### RAW DATA
====

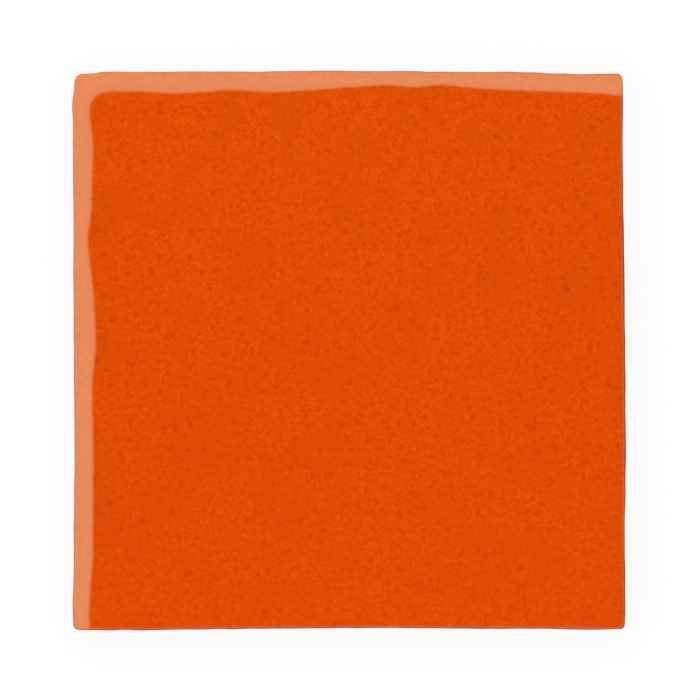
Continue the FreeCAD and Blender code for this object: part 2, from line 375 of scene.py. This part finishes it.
# Where the glaze stops on the walls, and how it runs there. Rolled walls are dipped nearly
# to the back; the butt sides only catch a lip and some runs. Sizes in mm.
glazeEnd = {
    "rolledHeight": 1.25,      # above the back, with its waves
    "rolledWaves": [(0.24, 16, 5), (0.12, 5, 6)],
    "lip": 1.35,               # below the face
    "lipWaves": [(0.176, 13, 7), (0.11, 4, 8)],
    "leastLip": 1.0,
    "wrap": 3.0,               # how far rolled glaze wraps round onto a butt side
    "runs": 13,
    "runLength": (0.15, 1.5),  # the shortest and the longest
    "runWidth": 2.2,
    "runSeed": 31,
    "bead": 0.06,              # how far the glaze stands out from the clay
    "beadFoot": (-0.25, 0.15),  # it comes out between these heights about its end
    "beadTop": 0.5,            # height above its end where it swells most
    "beadWidth": 0.45,
    "tooling": [(0.04, 6, 9)],  # unevenness of the walls
    "toolingLean": 0.3,        # how far it leans along X as it goes up
    "wallEase": 0.4,           # share of the wall, from its top, over which both come in
}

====

### WHAT IS BEING ASKED
Copy out the data shown above without altering anything.

### TASK SOLUTION
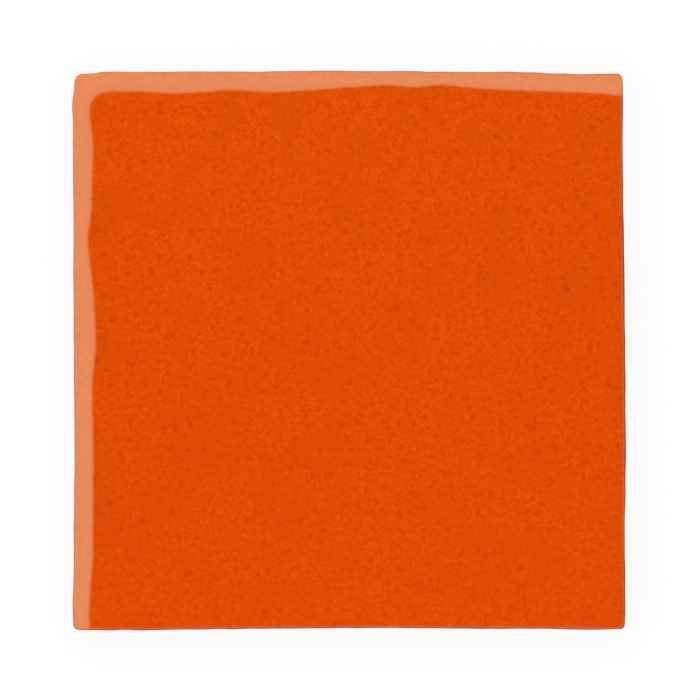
Continue the FreeCAD and Blender code for this object: part 2, from line 375 of scene.py. This part finishes it.
# Where the glaze stops on the walls, and how it runs there. Rolled walls are dipped nearly
# to the back; the butt sides only catch a lip and some runs. Sizes in mm.
glazeEnd = {
    "rolledHeight": 1.25,      # above the back, with its waves
    "rolledWaves": [(0.24, 16, 5), (0.12, 5, 6)],
    "lip": 1.35,               # below the face
    "lipWaves": [(0.176, 13, 7), (0.11, 4, 8)],
    "leastLip": 1.0,
    "wrap": 3.0,               # how far rolled glaze wraps round onto a butt side
    "runs": 13,
    "runLength": (0.15, 1.5),  # the shortest and the longest
    "runWidth": 2.2,
    "runSeed": 31,
    "bead": 0.06,              # how far the glaze stands out from the clay
    "beadFoot": (-0.25, 0.15),  # it comes out between these heights about its end
    "beadTop": 0.5,            # height above its end where it swells most
    "beadWidth": 0.45,
    "tooling": [(0.04, 6, 9)],  # unevenness of the walls
    "toolingLean": 0.3,        # how far it leans along X as it goes up
    "wallEase": 0.4,           # share of the wall, from its top, over which both come in
}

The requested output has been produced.